When it comes to making Mexican food at home, this Restaurant-Stye Queso Blanco (white cheese dip) is our new favorite. It’s about as close as I can get to what they serve at our local Mexican restaurant. Plus, it’s easy to make.
Prep Time12 minutesmins
Cook Time10 minutesmins
Total Time22 minutesmins
Course: Appetizer
Cuisine: Mexican
Keyword: Cheese Dip, Pepper Jack Cheese, Queso Dip, White American Cheese
Gather the ingredients so you have everything close at hand on the counter or table. It only takes a few minutes to make this Queso Dip. Go ahead and heat your 16 oz favorite corn tortilla chips in the oven so they will be nice and hot when the dip is ready.
Prepare the Ingredients
Using a handheld grater, shred 8 oz white American cheese and 4 oz pepper jack cheese. Coarsely chop 1/4 cup sliced jalapenos . (I like to have a mix of small and large pieces of jalapeno pieces in the dip, sometimes leaving whole slices intact.)
Make the Queso Dip
Place the shredded white American cheese and the Pepper Jack cheese in a large microwave-safe bowl. Pour 12 oz evaporated milk over the cheese, followed by 4.5 oz chopped green chiles, the coarsely chopped jalapenos, and 2 tablespoons jalapeno juice.
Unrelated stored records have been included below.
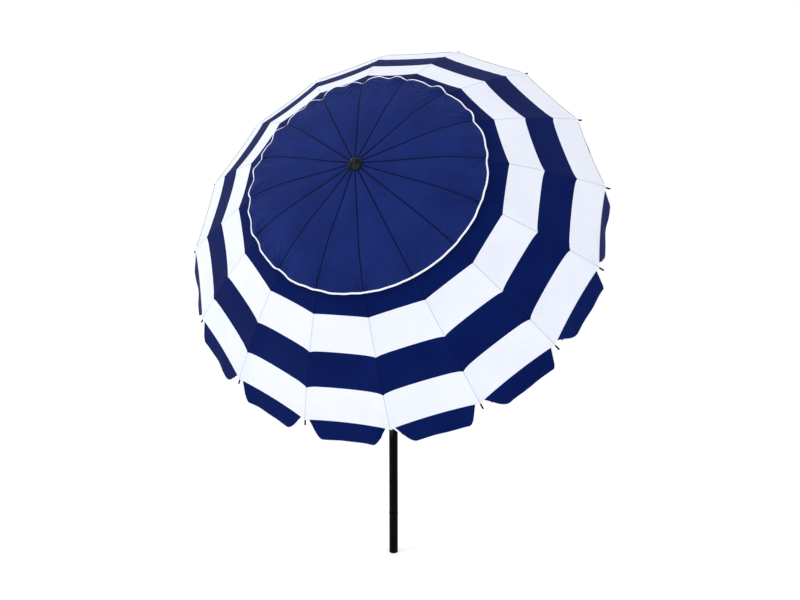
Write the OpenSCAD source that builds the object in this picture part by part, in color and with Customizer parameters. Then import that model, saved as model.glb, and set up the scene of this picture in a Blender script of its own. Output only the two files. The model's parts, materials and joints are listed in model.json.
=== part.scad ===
// Beach umbrella with sixteen ribs, a floating vent cap, a tilt knuckle and a telescoping pole.
// Origin: centre of the pole's foot. +Z runs up the pole. The canopy leans towards -Y.

/* [Canopy] */
// Distance from the shaft's axis to a corner of the rim
rim_r = 890; // [840:5:930]
// Radius of the outer edge of the inner navy ring
ring_1_r = 546; // [530:1:560]
// Radius of the outer edge of the inner white ring
ring_2_r = 668; // [650:1:685]
// Radius of the outer edge of the outer navy ring
ring_3_r = 784; // [760:1:800]
// Radius of the wind vent's opening in the main canopy
vent_r = 400; // [380:1:430]
// Radius of the vent cap's free edge
cap_r = 478; // [465:1:500]
// Height of the vent cap's free edge above the ribs' centre line
cap_lift = 19; // [15:1:30]
// Drop of a valance flap from the rim
flap_drop = 82; // [60:1:95]
// Thickness that stands for the fabric
cloth_t = 1; // [0.8:0.1:1.4]

/* [Ribs] */
// Diameter of a rib
rib_d = 5; // [4:0.2:5.6]
// Slope of a rib where it leaves the crown, in degrees
slope_crown = 8; // [7:0.5:9]
// Slope of a rib at the edge of the inner navy ring, in degrees
slope_ring = 34; // [32:0.5:36]
// Slope of a rib at its tip, in degrees
slope_tip = 42; // [40:0.5:44]
// Distance along a rib from the crown's pivot to the stretcher's ear
stretcher_at = 205; // [190:1:208]
// Depth of the stretcher's pivot under the rib
ear_drop = 9; // [9:0.5:10]
// Radius of the circle of pivots in the crown and the runner
pivot_r = 30; // [30:0.5:32]
// Length of a rib's tip cap
tip_len = 22; // [18:1:32]

/* [Pole] */
// Outer diameter of the lower pole
pole_d = 40; // [39:0.5:42]
// Outer diameter of the upper pole
upper_d = 36; // [35:0.5:36]
// Outer diameter of the canopy's shaft
shaft_d = 30; // [29:0.5:30]
// Wall thickness of the tubes
wall = 1.5; // [1.2:0.1:1.5]
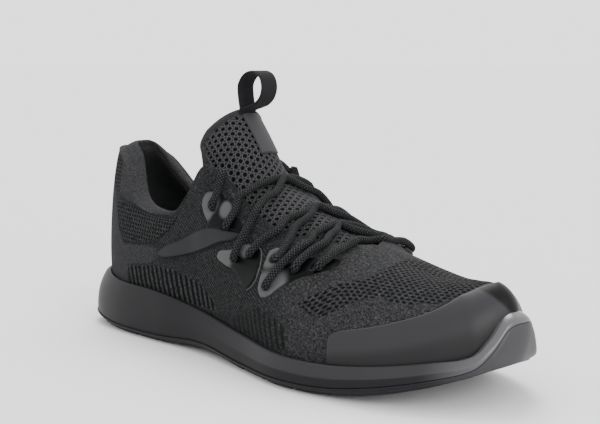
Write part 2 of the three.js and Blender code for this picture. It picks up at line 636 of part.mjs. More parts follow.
// The stretch from the top hole up to the throat's edge.
const laceTop = {
  upper: [
    { s: 5.4, v: 0.76 }, { s: 5.42, v: 0.82 }, { s: 5.42, v: 0.88 }, { s: 5.42, v: 0.94 },
    { s: 5.41, v: 0.995 },
  ],
  tongue: [],
};
const medialReach = 0.75; // the throat's inner side is nearer the middle, as a share of the outer
const laceRows = [
  { name: "lace_1", lateral: "a", medial: "b" },
  { name: "lace_1", lateral: "b", medial: "a" },
  { name: "lace_2", lateral: "c", medial: "d" },
  { name: "lace_2", lateral: "d", medial: "c" },
  { name: "lace_3", lateral: "e", medial: "f" },
  { name: "lace_3", lateral: "f", medial: "e" },
  { name: "lace_4", lateral: "g", medial: "g" },
];

// The points of a half stretch, from its hole to the middle. side is -1 lateral.
function halfPoints({ upper, tongue }, side) {
  const radius = laceDiameter / 2;
  const overFilm = overUpper + filmThickness + 1.5 * gap + radius;
  return [
    ...upper.map((r) => upperPoint(side < 0 ? r.s : period - r.s, r.v, overFilm)),
    ...tongue.map((r) => tonguePoint(r.u, side < 0 ? -r.side : medialReach * r.side, -radius - gap - r.lift)),
  ];
}

function laceCurve({ lateral, medial }) {
  const crest = (laceHalves[lateral].crest + laceHalves[medial].crest) / 2;
  return new THREE.CatmullRomCurve3(
    [
      ...halfPoints(laceHalves[lateral], -1),
      tonguePoint(crest, 0, -laceDiameter / 2 - 2 * gap),
      ...halfPoints(laceHalves[medial], 1).reverse(),
    ],
    false,
    "centripetal",
  );
}

function laces() {
  const joined = new Map();
  for (const row of laceRows) {
    const strand = solidOf(bar(laceCurve(row), laceDiameter / 2, 16, 6));
    joined.set(row.name, joined.has(row.name) ? joined.get(row.name).add(strand) : strand);
  }
  const pieces = [...joined].map(([name, solid]) => [name, geometryOf(solid)]);
  for (const [name, side] of [["lace_top_lateral", -1], ["lace_top_medial", 1]]) {
    const curve = new THREE.CatmullRomCurve3(halfPoints(laceTop, side), false, "centripetal");
    pieces.push([name, bar(curve, laceDiameter / 2, 6, 6)]);
  }
  return pieces;
}

// Materials
const finish = (color, roughness) => new THREE.MeshStandardMaterial({ color, roughness, metalness: 0 });
const foam = finish(0x3b3c3f, 0.55);
const rubber = finish(0x47464a, 0.5);
const knit = finish(0x2b2d2e, 0.9);
const spacerMesh = finish(0x353637, 0.85);
const lining = finish(0x202122, 0.9);
const satinFilm = finish(0x3e3e41, 0.4);
const glossFilm = finish(0x505254, 0.3);
const webbing = finish(0x2c2c30, 0.85);
const cord = finish(0x3a3b3c, 0.9);

const shoe = new THREE.Group();

function add(name, geometry, material) {
  const mesh = new THREE.Mesh(geometry, material);
  mesh.name = name;
  shoe.add(mesh);
}

add("outsole", outsole(), rubber);
add("midsole", midsole(), foam);
add("insole", insole(), lining);
add("upper", upperShell(0), knit);
add("toe_guard", toeGuard(), satinFilm);
add("tongue", tongue(), spacerMesh);
add("tongue_patch", tonguePatch(), webbing);
add("pull_loop", pullLoop(), webbing);
for (const [side, sign] of [["lateral", -1], ["medial", 1]]) {
  add(`film_top_${side}`, film(topFilm, sign), glossFilm);
  add(`film_middle_${side}`, film(middleFilm, sign), glossFilm);
  add(`film_front_${side}`, film(frontFilm, sign), glossFilm);
}
for (const [name, geometry] of laces()) add(name, geometry, cord);

export default shoe;
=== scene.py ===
"""The looks of a right safety sneaker: knitted upper, foam midsole, rubber outsole.

Metres. +X points to the toe, +Y to the inner side of the foot, +Z up, from the floor under the sole.
"""

import bpy
import math
import numpy as np
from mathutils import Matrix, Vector


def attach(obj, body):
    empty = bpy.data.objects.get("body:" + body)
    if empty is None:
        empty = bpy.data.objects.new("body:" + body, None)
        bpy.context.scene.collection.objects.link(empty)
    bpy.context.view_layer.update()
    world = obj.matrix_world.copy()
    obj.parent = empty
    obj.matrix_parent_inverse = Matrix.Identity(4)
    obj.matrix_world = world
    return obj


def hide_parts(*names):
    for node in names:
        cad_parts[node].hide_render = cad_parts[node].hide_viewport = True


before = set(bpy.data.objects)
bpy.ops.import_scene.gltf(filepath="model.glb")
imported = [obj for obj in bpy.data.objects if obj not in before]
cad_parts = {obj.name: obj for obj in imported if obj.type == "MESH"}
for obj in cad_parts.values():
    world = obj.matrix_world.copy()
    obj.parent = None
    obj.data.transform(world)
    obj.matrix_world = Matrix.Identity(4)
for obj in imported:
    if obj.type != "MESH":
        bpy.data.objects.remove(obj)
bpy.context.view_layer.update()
bpy.ops.object.select_all(action="DESELECT")

MM = 0.001

# Sizes of the shoe
SHOE_LENGTH = 300 * MM
BALL_WIDTH = 108 * MM
SOLE_HEIGHT = 34 * MM
HEEL_HEIGHT = 108 * MM
ANKLE_WIDTH = 64 * MM
OUTSOLE_THICKNESS = 3 * MM
RIM_THICKNESS = 2.2 * MM
GROOVE_WIDTH = 3 * MM
GROOVE_DEPTH = 1.8 * MM
LIP_WIDTH = 2.4 * MM
UPPER_WALL = 2.4 * MM
COLLAR_PADDING = 4.2 * MM
GUARD_THICKNESS = 1 * MM
FILM_THICKNESS = 0.8 * MM
EYELET_DIAMETER = 4 * MM
INSOLE_THICKNESS = 4 * MM
TONGUE_THICKNESS = 4.5 * MM
PATCH_THICKNESS = 0.8 * MM
LACE_DIAMETER = 3.8 * MM
LOOP_WIDTH = 12 * MM
LOOP_THICKNESS = 1.4 * MM
GAP = 0.3 * MM
SOLE_GAP = 0.75 * MM
OVER_UPPER = 0.45 * MM
TOE_SWELL = 2.9 * MM
HEEL_PADDING = 4 * MM

# The rows run from the back of the heel, at 0, round to the tip of the toe, the same on both sides.
TOE = 13
ROUND = 2 * TOE
RIDGE = 8


def table(names, *rows):
    """Rows of numbers as named columns."""
    return dict(zip(names.split(), np.array(rows, float).T))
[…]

Mix together with a silicone spatula. Heat in microwave for 3-4 minutes.
Stir the cheese dip with spatula. There will be some clumps of cheese in the bowl, but don’t worry about those now. Mix in 1/2 teaspoon ground cumin, 1/4 teaspoon garlic powder, 1/4 teaspoon onion powder, and 1/8 teaspoon cayenne pepper.
Return bowl to the microwave and heat for another 2-3 minutes, stopping to stir the dip halfway. The clumps of cheese should be nearly gone. Finish heating and give the cheese one last stir.
(Allow the queso to set in the microwave until you’re ready to serve, then warm the dip for 30-60 seconds before serving. If the dip is too thick, you may stir in 3-4 tablespoons half and half, until it is the consistency you desire.)
When ready to serve, place the queso in a pretty serving dish or individually in small bowls, along with the hot corn tortilla chips. I like to add 3 tablespoons sliced jalapenos on top of the dip for garnish.
This recipe will make a large portion, approximately 30 oz. and will serve 10-12 people.